[CAD and scene scripts]
(begin)
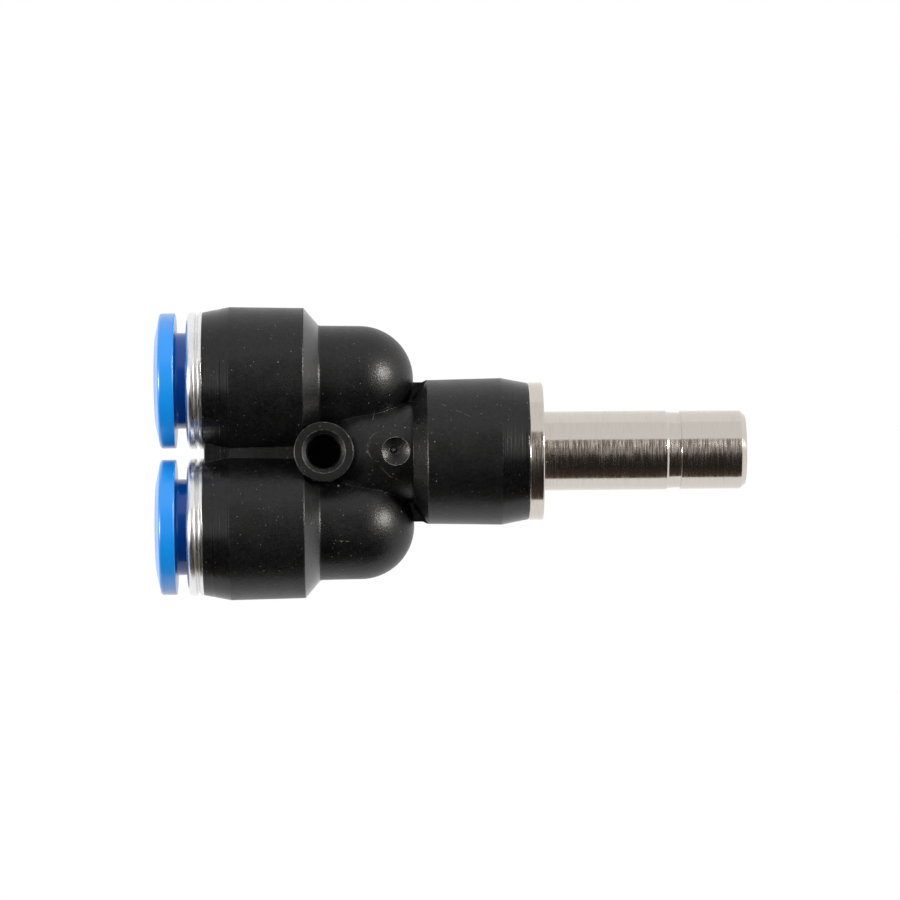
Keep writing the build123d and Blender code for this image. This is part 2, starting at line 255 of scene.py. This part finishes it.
# Scratch: a hair-thin straight line on the upper side, from one place to another,
# with gaps where the tool that made it skipped.
MARK_CORE = 0.3
SKIPS_PER_MM = 3.5
SKIP_LIMITS = (0.38, 0.55)

scratch_tree, given = effect_group(
    "hair_scratch",
    {"Place": "Vector", "Start": "Vector", "End": "Vector", "Width": "Float"},
    {"Mark": "Float"},
)
line = reckon_places(scratch_tree, "SUBTRACT", given["End"], given["Start"])
flat = on_plan(scratch_tree, given["Place"])
off = reckon_places(scratch_tree, "SUBTRACT", flat, given["Start"])
along = reckon_places(scratch_tree, "DOT_PRODUCT", off, line)
whole = reckon_places(scratch_tree, "DOT_PRODUCT", line, line)
reached = reckon(scratch_tree, "DIVIDE", along, whole)
share = put(scratch_tree, "ShaderNodeClamp", inputs={"Value": reached}).outputs[0]
away = reckon_places(scratch_tree, "DISTANCE", off, scaled(scratch_tree, line, share))
core = times(scratch_tree, given["Width"], MARK_CORE)
near = ease(scratch_tree, away, given["Width"], core)
broken = noise(scratch_tree, given["Place"], SKIPS_PER_MM, detail=2.0)
skips = ease(scratch_tree, broken, *SKIP_LIMITS)
upper = on_upper_side(scratch_tree, given["Place"])
hand_out(scratch_tree, {"Mark": times(scratch_tree, near, upper, skips)})

# Rub: part of a faint ring on the upper side, left by the edge of another fitting.
RUBBED_SIDE = (0.2, 0.7)
PATCHES_PER_MM = 4.0
PATCH_LIMITS = (0.36, 0.6)

rub_tree, given = effect_group(
    "rub_ring",
    {
        "Place": "Vector",
        "Centre": "Vector",
        "Radius": "Float",
        "Width": "Float",
        "Facing": "Vector",
    },
    {"Mark": "Float"},
)
off = reckon_places(rub_tree, "SUBTRACT", on_plan(rub_tree, given["Place"]), given["Centre"])
outside = reckon(rub_tree, "SUBTRACT", reckon_places(rub_tree, "LENGTH", off), given["Radius"])
near = ease(rub_tree, reckon(rub_tree, "ABSOLUTE", outside), given["Width"], 0.0)
way = reckon_places(rub_tree, "NORMALIZE", off)
side = ease(rub_tree, reckon_places(rub_tree, "DOT_PRODUCT", way, given["Facing"]), *RUBBED_SIDE)
broken = noise(rub_tree, given["Place"], PATCHES_PER_MM, detail=3.0)
patchy = ease(rub_tree, broken, *PATCH_LIMITS)
upper = on_upper_side(rub_tree, given["Place"])
hand_out(rub_tree, {"Mark": times(rub_tree, near, side, upper, patchy)})

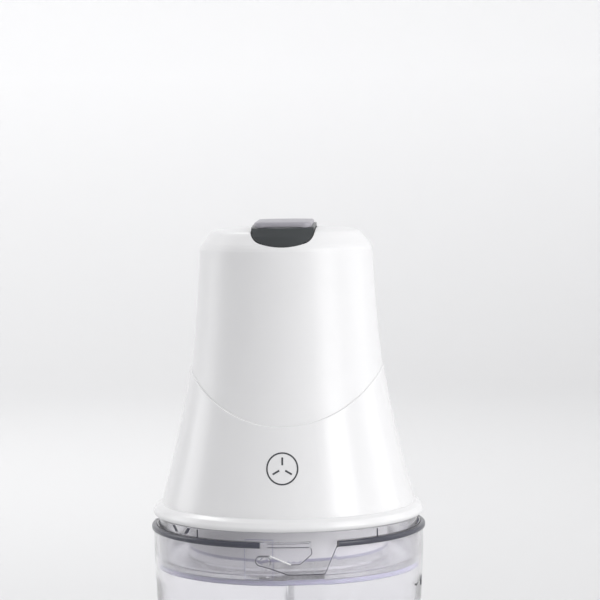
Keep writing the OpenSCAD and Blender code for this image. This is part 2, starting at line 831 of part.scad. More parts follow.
bowl();
rim_band();
base_ring();
spindle_pin();
spindle_nut();
blade_hub();
blade_stem();
lower_blade();
upper_blade();
drive_socket();
lid();
lid_bush();
lid_gasket();
upper_housing();
collar();
base_plate();
base_screws();
cord_gland();
badge();
button();
button_pad();
button_spring();
button_guide();
motor_cradle();
cradle_screws();
motor_can();
magnet_left();
magnet_right();
end_cap();
brush_left();
brush_right();
bottom_bearing();
top_bearing();
motor_shaft();
armature_core();
armature_winding();
commutator();
cooling_fan();
sun_pinion();
motor_plate();
ring_gear();
gearbox_cover();
gearbox_screws();
output_bearing();
planet_1();
planet_2();
planet_3();
planet_carrier();
output_dog();
top_bracket();
circuit_board();
rectifier();
choke();
power_switch();
switch_plunger();
interlock_switch();
interlock_pin();
interlock_spring();
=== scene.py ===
"""Looks of the upright mini chopper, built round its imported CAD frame. Looks, camera and stage are in
metres; the part's own dimensions are in millimetres."""
import json
import math

import bmesh
import bpy
from mathutils import Matrix, Vector


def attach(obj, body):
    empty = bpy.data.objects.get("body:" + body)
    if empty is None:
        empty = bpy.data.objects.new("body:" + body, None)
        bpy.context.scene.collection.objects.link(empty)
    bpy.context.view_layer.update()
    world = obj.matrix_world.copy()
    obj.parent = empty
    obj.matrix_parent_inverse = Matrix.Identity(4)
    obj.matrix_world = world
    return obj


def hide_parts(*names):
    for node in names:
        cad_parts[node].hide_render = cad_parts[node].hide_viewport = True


MM = 0.001

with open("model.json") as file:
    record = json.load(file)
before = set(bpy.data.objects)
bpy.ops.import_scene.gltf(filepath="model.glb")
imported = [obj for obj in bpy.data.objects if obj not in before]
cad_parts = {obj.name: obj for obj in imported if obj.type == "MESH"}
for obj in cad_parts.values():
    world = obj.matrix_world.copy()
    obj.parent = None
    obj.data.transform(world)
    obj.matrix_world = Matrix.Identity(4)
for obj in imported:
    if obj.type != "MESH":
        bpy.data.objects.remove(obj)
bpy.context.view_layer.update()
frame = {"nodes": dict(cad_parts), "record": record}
nodes = frame["nodes"]


# ---------- node materials ----------

# Sockets of the mix node when it mixes colours.
FIRST_COLOUR, SECOND_COLOUR, MIXED_COLOUR = 6, 7, 2
FLAT_GRAIN = 0.000001  # depth of the grain on polished mould faces, in metres
BRUSHED = 40  # how much longer than wide the marks on turned metal are


class Graph:
    """A material's node tree, with short calls that add a node and wire its inputs."""

    def __init__(self, name):
        self.material = bpy.data.materials.new(name)
        self.material.use_nodes = True
        self.tree = self.material.node_tree
        self.shader = self.tree.nodes["Principled BSDF"]
        self.place = self.add("ShaderNodeTexCoord").outputs["Object"]

    def add(self, kind, inputs=None, **settings):
        made = self.tree.nodes.new(kind)
        for key, value in settings.items():
            setattr(made, key, value)
        for key, value in (inputs or {}).items():
            self.put(made.inputs[key], value)
        return made

    def put(self, socket, value):
        if isinstance(value, bpy.types.NodeSocket):
            self.tree.links.new(value, socket)
        else:
            socket.default_value = value

    def set(self, **inputs):
        for key, value in inputs.items():
            self.put(self.shader.inputs[key.replace("_", " ")], value)

    def stretched(self, scale):
        """Object coordinates scaled by three factors."""
        return self.add("ShaderNodeMapping", {"Vector": self.place, "Scale": scale}).outputs["Vector"]

    def noise(self, size, detail=3.0, rough=0.5, place=None):
        """Noise whose features are about size metres across."""
        made = self.add("ShaderNodeTexNoise", {"Vector": place or self.place, "Scale": 1 / size,
                                               "Detail": detail, "Roughness": rough})
        return made.outputs["Fac"]

    def spread(self, value, low, high):
        """Maps 0.3..0.7 of a noise to low..high."""
        made = self.add("ShaderNodeMapRange", {"Value": value, "From Min": 0.3, "From Max": 0.7,
                                               "To Min": low, "To Max": high})
        return made.outputs["Result"]

    def blend(self, factor, first, second):
        made = self.add("ShaderNodeMix", data_type="RGBA")
        self.put(made.inputs["Factor"], factor)
        self.put(made.inputs[FIRST_COLOUR], (*first, 1))
        self.put(made.inputs[SECOND_COLOUR], (*second, 1))
        return made.outputs[MIXED_COLOUR]

    def relief(self, height, depth, under=None):
        """A bump of the given depth in metres."""
        inputs = {"Height": height, "Distance": depth, "Strength": 1.0}
        if under is not None:
            inputs["Normal"] = under
        return self.add("ShaderNodeBump", inputs).outputs["Normal"]


def shade(colour, amount):
    return tuple(c * amount for c in colour)


def plastic(name, colour, rough, grain=0.00025, grain_depth=0.000004, vary=0.03, wave_depth=0.00002):
    """Injection-moulded plastic: spark-eroded grain over faint long waves, with uneven gloss."""
    g = Graph(name)
    patch = g.noise(0.02, 2)
    fine = g.noise(grain, 2)
    g.set(Base_Color=g.blend(patch, shade(colour, 1 - vary), colour),
          Roughness=g.spread(g.noise(0.006, 4), rough * 0.88, rough * 1.12), IOR=1.53)
    waves = g.relief(g.noise(0.03, 1), wave_depth)
    g.set(Normal=g.relief(fine, grain_depth, waves))
    return g.material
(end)
Written exercise »
Please output the exact lines of the records above, beginning with the first and stopping after the line that holds "SKIP_LIMITS = (0.38, 0.55)", and nothing else.

Complete answer »
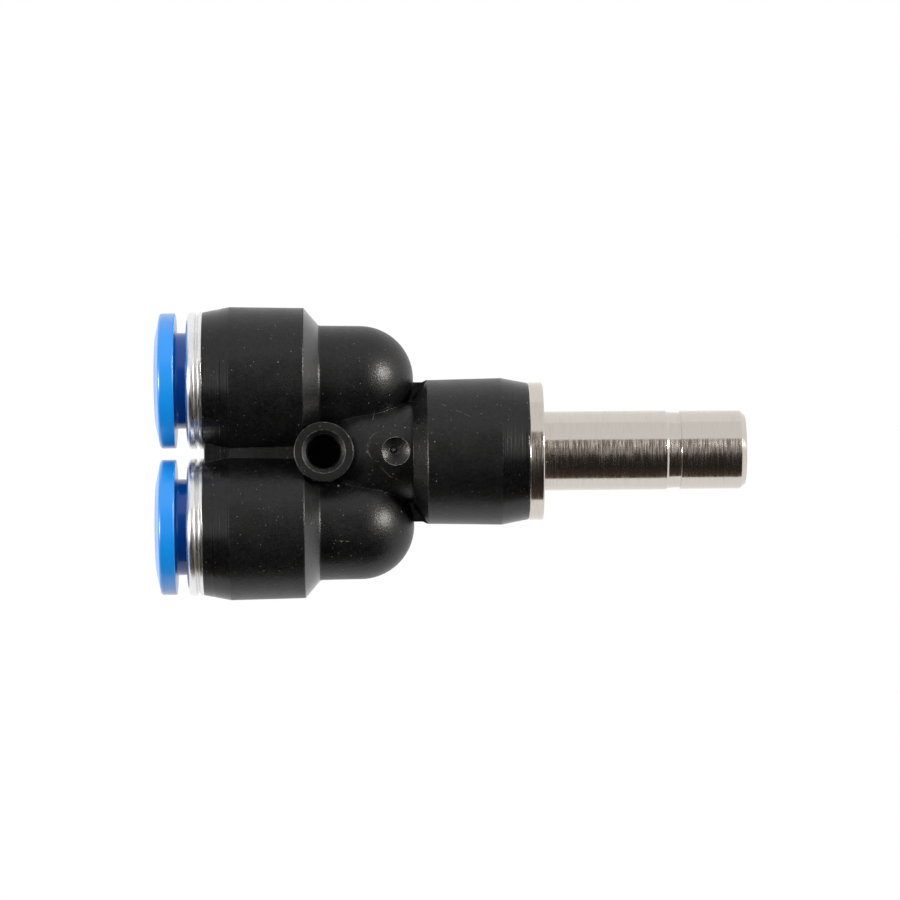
Keep writing the build123d and Blender code for this image. This is part 2, starting at line 255 of scene.py. This part finishes it.
# Scratch: a hair-thin straight line on the upper side, from one place to another,
# with gaps where the tool that made it skipped.
MARK_CORE = 0.3
SKIPS_PER_MM = 3.5
SKIP_LIMITS = (0.38, 0.55)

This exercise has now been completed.